Growing up in poverty himself, Adesina’s mission to improve farming in Africa has the potential to lift millions out of poverty. He studied Agriculture at the University of Ife in Nigeria, and eventually went on to earn his Masters and Ph.D. in Agricultural Economics at Purdue University in Indiana, U.S.A.

A firm believer in making a better world for the next generation of Africans through education, health and economics, Dr. Akinwumi Ayodeji Adesina has been a political pioneer for millions of farmers throughout Africa. He works on everything from financial assistance for farmers to access to agricultural technologies and investments in agriculture.

Dr. Adesina believes that fertilizer and hybrid seeds can be some of the greatest assets to African agriculture in the coming years. He had a leading role in organizing the African Fertilizer Summit, which “was one of the largest high-level meetings in history to focus on Africa’s food issues,” according to CNBC. The mission of the summit? “Combating poverty and food and nutrition insecurity in Africa, and to direct our attention to key decisions that can move us forward with a view to eradicating hunger by 2030.”

The summit established a forefront to the Green Revolution across Africa, which in turn gave birth to AGRA, the Alliance for a Green Revolution in Africa, established by Bill and Melinda Gates.

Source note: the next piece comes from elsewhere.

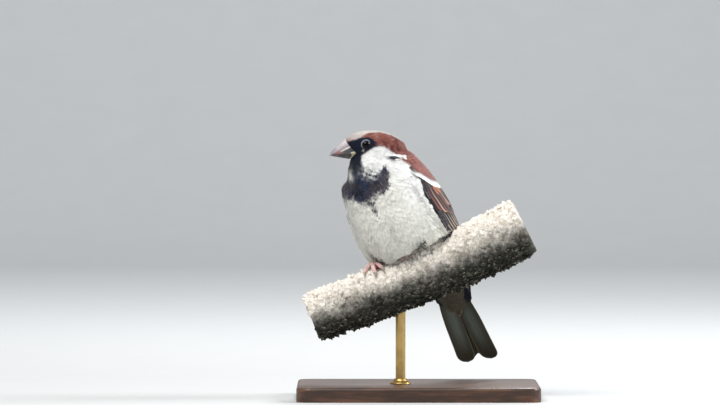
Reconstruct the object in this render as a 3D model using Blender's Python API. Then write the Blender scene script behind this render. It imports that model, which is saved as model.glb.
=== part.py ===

With his Electronic Wallet System technology (or E-Wallet), Adesina has been able to cut out corrupt distributers, giving farmers access to seeds and fertilizer directly from the source. This mobile phone-based technology improved the lives of 14.5 million farmers and their families in its first four years.

Dr. Akinwumi Ayodeji also co-founded the African Leaders for Nutrition Panel with John Kufuor (former President of Ghana) with a goal to end malnutrition and stunting.

In 2011, he helped orchestrate the largest bank negotiation to aid farmers and agribusiness ever attempted in Africa, convincing the Central Bank of Nigeria to use $350 million in creating a facility that would pull $3.5 billion from commercial banks into agriculture.

At the 50th anniversary celebration of the International Institute of Tropical Agriculture in July of this year, Adesina announced that the African Development Bank (of which he is president) would be investing $24 billion in agriculture in Africa over the next 10 years. Adesina hopes that the two institutions can work together to transform African agriculture into being self-sustaining, with the potential to feed the entire continent within 10 years.

In a speech delivered last year at the Forum for Agricultural Research in Africa, Dr. Adesina exposed the importance for improving agriculture in Africa and its effect on the world.

“Africa needs to invest more in science and technology to become more efficient and competitive in agriculture – and to diversify rapidly its economies. For Africa must fully unlock its immense agricultural potential. That potential is massive: Africa has 65 percent of all the arable land left in the world to feed 9 billion people by 2050. Africa cannot eat potential.”

These powerful words by such an influential man ring true, and hopefully more technological and scientific developments will come soon and impact Africa as positively as Dr. Akinwumi Ayodeji’s.